On November 10, 2014, Petitioner filed an objection to the R & R of the Magistrate Judge. (Dkt. No. 18). In his objection, Petitioner alleges the solicitor, at the time of his sentencing, was involved with the victim "insomuch as he knows the victim personally." (Id.).

Furthermore, Petitioner believes this is newly or after discovered evidence, and that at the time of sentencing, the solicitor was highly prejudicial towards Petitioner due to his alleged personal relationship with the victim. (Id.). Although Petitioner fails to state the basis or any evidence that supports these allegations, the Court may not consider the merits of these claims unless they give rise to a claim for equitable tolling of the statute of limitations.

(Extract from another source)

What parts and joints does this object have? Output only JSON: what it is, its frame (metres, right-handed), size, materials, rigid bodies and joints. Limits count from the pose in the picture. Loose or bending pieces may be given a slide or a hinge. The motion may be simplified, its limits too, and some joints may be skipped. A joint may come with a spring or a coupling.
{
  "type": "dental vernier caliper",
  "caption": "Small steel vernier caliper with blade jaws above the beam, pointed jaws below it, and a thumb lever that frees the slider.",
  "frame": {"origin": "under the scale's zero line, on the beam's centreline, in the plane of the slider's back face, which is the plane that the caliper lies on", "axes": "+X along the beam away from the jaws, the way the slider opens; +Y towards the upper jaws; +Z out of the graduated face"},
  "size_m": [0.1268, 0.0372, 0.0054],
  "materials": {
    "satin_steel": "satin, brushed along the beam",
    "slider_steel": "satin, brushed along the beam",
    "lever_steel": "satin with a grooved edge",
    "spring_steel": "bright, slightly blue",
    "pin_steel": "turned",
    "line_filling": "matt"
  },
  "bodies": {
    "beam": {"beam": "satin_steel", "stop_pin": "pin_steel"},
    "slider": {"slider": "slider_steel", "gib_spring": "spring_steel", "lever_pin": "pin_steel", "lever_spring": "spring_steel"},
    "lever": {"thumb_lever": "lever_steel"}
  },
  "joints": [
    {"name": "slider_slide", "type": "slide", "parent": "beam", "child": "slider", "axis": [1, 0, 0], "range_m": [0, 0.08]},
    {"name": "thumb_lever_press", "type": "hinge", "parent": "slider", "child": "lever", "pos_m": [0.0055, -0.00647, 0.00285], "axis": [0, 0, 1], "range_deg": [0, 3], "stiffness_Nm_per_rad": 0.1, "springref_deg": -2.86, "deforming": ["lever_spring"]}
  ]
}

Aligning with the precedent previously set forth in the Fourth Circuit, the United States Supreme Court recognized that the limitations period under AEDPA is subject to equitable tolling. Holland v. Florida, 560 U.S. 631, 649 (2010); Harris, 209 F.3d at 328 ("As a general matter, principles of equitable tolling may, in the proper circumstances, apply to excuse a plaintiffs failure to comply with the strict requirements of a statute of limitations."). However, the Court held that the limitations period may be equitably tolled only if the petitioner shows, "(1) that he has been pursuing his rights diligently, and (2) that some extraordinary circumstance stood in his way" and prevented timely filing." Holland, 560 U.S. at 649.

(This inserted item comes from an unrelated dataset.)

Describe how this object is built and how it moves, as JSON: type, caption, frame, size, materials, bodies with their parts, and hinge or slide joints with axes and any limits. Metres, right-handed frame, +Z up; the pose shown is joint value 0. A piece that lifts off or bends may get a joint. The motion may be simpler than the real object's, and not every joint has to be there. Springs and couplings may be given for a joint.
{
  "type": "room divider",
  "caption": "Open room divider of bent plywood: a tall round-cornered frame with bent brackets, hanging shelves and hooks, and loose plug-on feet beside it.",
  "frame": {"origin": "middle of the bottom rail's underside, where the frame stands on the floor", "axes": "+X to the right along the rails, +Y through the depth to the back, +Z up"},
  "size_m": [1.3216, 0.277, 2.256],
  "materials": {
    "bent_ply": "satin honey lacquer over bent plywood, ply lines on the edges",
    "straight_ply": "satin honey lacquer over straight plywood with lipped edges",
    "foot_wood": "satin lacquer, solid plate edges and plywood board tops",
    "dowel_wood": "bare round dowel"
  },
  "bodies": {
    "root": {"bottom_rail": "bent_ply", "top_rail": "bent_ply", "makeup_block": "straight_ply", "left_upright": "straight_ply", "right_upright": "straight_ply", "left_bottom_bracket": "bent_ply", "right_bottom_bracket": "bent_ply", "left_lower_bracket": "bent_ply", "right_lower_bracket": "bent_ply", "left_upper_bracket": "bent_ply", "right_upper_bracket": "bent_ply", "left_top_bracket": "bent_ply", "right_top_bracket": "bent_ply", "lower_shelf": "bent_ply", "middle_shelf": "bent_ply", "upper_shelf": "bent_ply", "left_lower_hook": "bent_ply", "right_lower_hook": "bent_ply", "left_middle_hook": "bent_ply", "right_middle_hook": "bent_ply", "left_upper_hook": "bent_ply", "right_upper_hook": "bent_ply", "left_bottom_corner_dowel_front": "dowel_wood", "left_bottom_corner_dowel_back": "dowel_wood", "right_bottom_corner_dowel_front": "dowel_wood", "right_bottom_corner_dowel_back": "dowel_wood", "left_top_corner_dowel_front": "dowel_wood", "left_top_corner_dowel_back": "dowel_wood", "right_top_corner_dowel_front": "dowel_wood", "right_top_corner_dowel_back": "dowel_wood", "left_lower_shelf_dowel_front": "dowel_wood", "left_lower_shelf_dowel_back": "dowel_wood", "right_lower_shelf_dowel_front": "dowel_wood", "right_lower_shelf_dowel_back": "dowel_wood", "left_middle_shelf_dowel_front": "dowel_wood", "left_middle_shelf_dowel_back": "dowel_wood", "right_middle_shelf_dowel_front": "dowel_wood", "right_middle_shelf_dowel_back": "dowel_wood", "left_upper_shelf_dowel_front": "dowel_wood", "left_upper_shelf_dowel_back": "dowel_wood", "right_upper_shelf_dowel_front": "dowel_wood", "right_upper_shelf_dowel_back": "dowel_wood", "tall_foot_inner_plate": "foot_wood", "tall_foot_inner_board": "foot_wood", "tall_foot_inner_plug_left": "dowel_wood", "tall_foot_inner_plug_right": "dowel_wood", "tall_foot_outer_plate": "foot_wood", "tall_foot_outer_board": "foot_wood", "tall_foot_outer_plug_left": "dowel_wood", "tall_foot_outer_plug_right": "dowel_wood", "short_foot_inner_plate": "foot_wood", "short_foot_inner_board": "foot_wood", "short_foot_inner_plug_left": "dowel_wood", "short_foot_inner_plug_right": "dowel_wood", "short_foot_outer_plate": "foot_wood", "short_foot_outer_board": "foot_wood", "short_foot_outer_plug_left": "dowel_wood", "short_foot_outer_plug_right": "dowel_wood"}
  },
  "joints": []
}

As to the equitable tolling of the statute of limitations under AEDPA, "extraordinary circumstances" have been found to exist in two distinct situations. Harris, 209 F.3d at 330. "In the first, the plaintiffs were prevented from asserting their claims by some kind of wrongful conduct on the part of the defendant. In the second, extraordinary circumstances beyond plaintiffs' control made it impossible to file the claims on time." Id. (citing Alvarez-Machain v. United States, 107 F.3d 696, 700 (9th Cir. 1996)). In addition, "any resort to equity must be reserved for those rare instances where—due to circumstances external to the party's own conduct—it would be unconscionable to enforce the limitation period against the party and gross injustice would result." Id.

First, construing his objections broadly, Petitioner appears to contend that there was wrongful conduct by the solicitor, and that because he could not have discovered this conduct sooner, it would be unconscionable to enforce the one-year limitations period.

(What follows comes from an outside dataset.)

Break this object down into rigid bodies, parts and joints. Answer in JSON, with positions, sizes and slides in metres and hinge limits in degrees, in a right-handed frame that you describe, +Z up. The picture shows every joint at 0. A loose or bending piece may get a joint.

Generally, when the court has allowed the limitations period to be equitably tolled based on the wrongful conduct of the defendant, it has done so when there has been an intentional act by the defendant that prevented the plaintiff from discovering the claim or defense sooner through the exercise of reasonable diligence. See Holmberg v. Armbrecht, 327 U.S. 392, 397 (1946) ("When a plaintiff remains in ignorance of the facts of his claim through defendants' fraudulent concealment of those facts, without any fault or lack of due diligence of plaintiffs' part, the limitations period is tolled until the discovery of defendant's fraud."); accord Bogan v. South Carolina, 204 Fed.App'x 160, 160-61 (4th Cir. 2006) ("[Ejquitable tolling is appropriate only when the government's wrongful conduct prevents a petitioner from filing a timely petition ....").

In the present case, Petitioner has not alleged any intentional acts taken by Respondent or any other member of the government to conceal any facts or other information from him. Moreover, Petitioner has neither alleged any facts that show a basis for his claim that there was an improper relationship between the solicitor and the victim, nor has Petitioner alleged how he came to believe these allegations to be true or how he discovered this "new evidence." Therefore, Petitioner's bare-bones allegations of wrongful conduct do not satisfy the standards required to equitably toll the limitations period.

Second, Petitioner alleged in his objection to the R & R that he did not file a direct appeal because he was under the belief that "his attorneys had appealed at every level and that his case was an ongoing one-----" (Dkt. No. 18). Additionally, he alleged that the many years that have elapsed from the date of his conviction were a normal occurrence within the appellate judicial process and he reasonably believed that the Court may overturn his conviction no matter the amount of time that has passed. (Id.). Thus, Petitioner implies that the limitations period should be equitably tolled because of the failure of his attorneys to further appeal. In order to toll the statute of limitation for the more than seventeen years since his conviction became final, the Court would have to find that this constitutes "extraordinary circumstances" beyond his control which made it impossible to file the claims on time.

However, allegedly ineffective assistance of counsel based on the failure to file an appeal does not constitute an "extraordinary circumstance" that would justify equitable tolling when the failure to appeal had been public knowledge and could have been discovered through the exercise of reasonable diligence. Green v. Johnson, 515 F.3d 290, 304-05 (4th Cir. 2008) (citing Wade v, Robinson, 327 F.3d 328, 333 (4th Cir. 2003)). In the present case, the alleged ineffective assistance of counsel occurred in April of 1991, when Petitioner's trial counsel failed to file a direct appeal after his convictions became final. Trial counsel's failure to appeal had been public knowledge for over two decades and could have been discovered through the exercise of reasonable diligence, or through the advice of counsel at Petitioner's PCR proceedings. See Green, 515 F.3d at 303-305 (equitable tolling not justified where the allegedly ineffective counsel was replaced, removing the "purported impediment" to Petitioner's filing). Therefore, Petitioner has not been pursuing his rights diligently, as mandated by the first prong of the Supreme Court's test in Holland.

Conclusion

The District Court ADOPTS the Magistrate Judge's R&R (Dkt. No. 13) as the order of the Court. Accordingly, Petitioner's Petition for Writ of Habeas Corpus is DISMISSED with prejudice and without issuance of service of process.